L’Occidente intero deve comprendere l’importanza del fianco Sud per la propria sicurezza. Attori ostili o concorrenti sono già presenti nell’area: o con brigate di contractor come quelle della Wagner o con massicce operazioni economiche come quelle cinesi. L’intervento di Marco Dreosto, senatore della Lega, e di Marco Gombacci, analista di politica estera
Con lo scorso summit Nato a Vilnius, l’Alleanza Atlantica ha dimostrato – ancora una volta – di sapersi adattare rapidamente alle nuove molteplici sfide che attanagliano la sicurezza dei Paesi membri. Se da un lato vi è stata una particolare attenzione al fianco Est, con il sempre giusto supporto al popolo ucraino, dall’altro la Nato ha saputo riaffermare di essere un’Alleanza a 360 gradi ponendo l’accento anche su altri versanti critici come quello Nord, con l’Artico in primis, all’Indo-Pacifico e al Mediterraneo con il caldo fronte del Sud. Con i mutati scenari geopolitici globali, con un Global South in movimento e in riallineamento, è necessario che i Paesi occidentali si dividano i compiti per evitare l’instabilità del pianeta e gestire il vicinato dell’Alleanza.
Ed è stato proprio il governo italiano a richiamare l’attenzione durante il Summit Nato sulla necessità di un ruolo attivo e da protagonista dell’Europa verso l’Africa e il Mediterraneo. E lo ha fatto concretamente anche nei giorni successivi quando, sempre su spinta italiana, l’Unione europea ha firmato un memorandum con la Tunisia che funge da apripista per la stabilizzazione di Tunisi, levandola anche dalle grinfie della Cina, e dell’Africa, fronte secondario della guerra asimmetrica che si combatte in Ucraina. È ovvio che non ci si può fermare alla Tunisia, ora è necessario che accordi simili vengano firmati anche con la Libia, con l’Egitto, con il Niger, snodo fondamentale per i flussi migratori, e con altri Paesi del Sahel, in un’ottica volta a stabilire solide relazioni con i Pesi africani. Investimenti mirati, sviluppo socio-economico, interconnettività tra Nord Africa e Europa, insomma un “piano Marshall” anche per non lasciare quei Paesi in balia della Russia o della Cina che avrebbero un interesse a destabilizzarli creando un effetto domino negativo proprio per la sicurezza del Mediterraneo e dei Paesi occidentali.

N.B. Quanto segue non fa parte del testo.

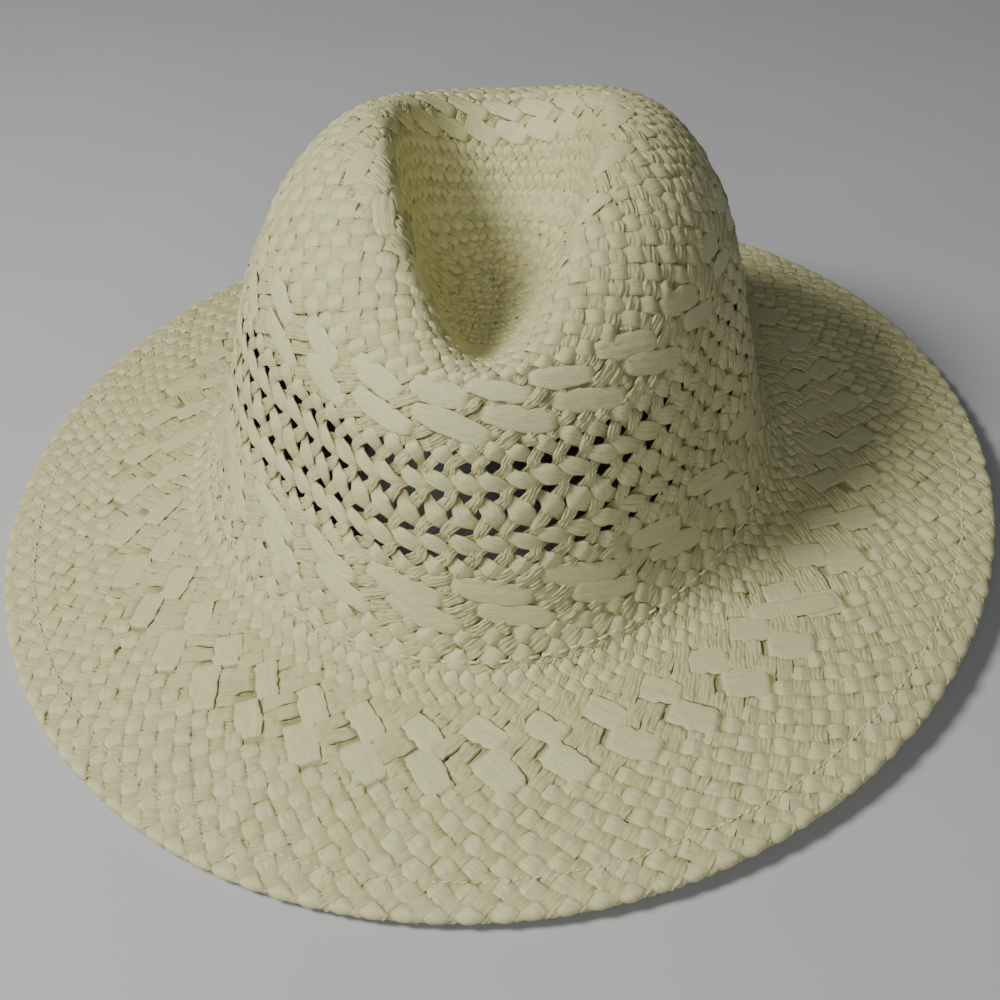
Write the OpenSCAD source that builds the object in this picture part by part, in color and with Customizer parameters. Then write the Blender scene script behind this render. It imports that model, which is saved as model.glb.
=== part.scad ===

Per far questo Roma, per la sua posizione geografica e profondità culturale nell’area, avrà un duplice ruolo: sia usare i propri intelligence and informative asset della Difesa (Marina Militare in primis) per presidiare le importanti comunicazioni sottomarine (gasdotti, cavi internet, reti elettriche) garantendo anche il libero commercio nel Mare Nostrum, sia trasformando l’Italia in un hub energetico europeo assicurando così la sicurezza energetica del continente per staccarsi dal gas russo e rafforzare i rapporti euro-atlantici.
Ma per lanciare questo “piano Marshall” per l’Africa, o Piano Mattei come viene chiamato in Italia, l’Italia non può agire sola. L’Occidente intero deve comprendere l’importanza del fianco Sud per la propria sicurezza. Attori ostili o concorrenti sono già presenti nell’area: o con brigate di contractor come quelle della Wagner o con massicce operazioni economiche come quelle cinesi.
Sebbene ci sia un certo attivismo europeo, questo rischia di arenarsi aspettando le prossime elezioni europee nel 2024; a questo punto, dovrebbe essere proprio l’Alleanza Atlantica ad attivarsi in questo senso. Nel nuovo concetto strategico approvato a Madrid nel 2022, si sancisce che i core task Nato sono si deterrenza e difesa, ma anche sicurezza cooperativa, prevenzione e gestione delle crisi. Ecco come dando pari dignità a tutti questi core task, la più grande alleanza militare al mondo potrebbe muoversi impiegando l’Italia come fore front per mettere in sicurezza il fianco Sud. Italia che deterrà anche la presidenza del G7 nel 2024 e potrà essere l’occasione per il Bel Paese di lavorare per includere nel vertice Paesi come India, Corea del Sud e Australia, potrebbe attivarsi per un ruolo all’interno della Three Seas Initiative collegando il Nord al Sud Europa e potrà riconfermare il proprio posizionamento geopolitico con il non rinnovo dell’accordo della Via della Seta.
Un attivismo in politica estera che da tempo non ricopriva e un’occasione unica per Roma per tornare centrale nello scacchiere internazionale per la difesa non solo del proprio interesse nazionale ma dell’occidente intero, rafforzando il fianco Sud di Europa e Nato e promuovendo una positiva sinergia fra le due organizzazioni, come da tempo chiesto in molti documenti strategici congiunti.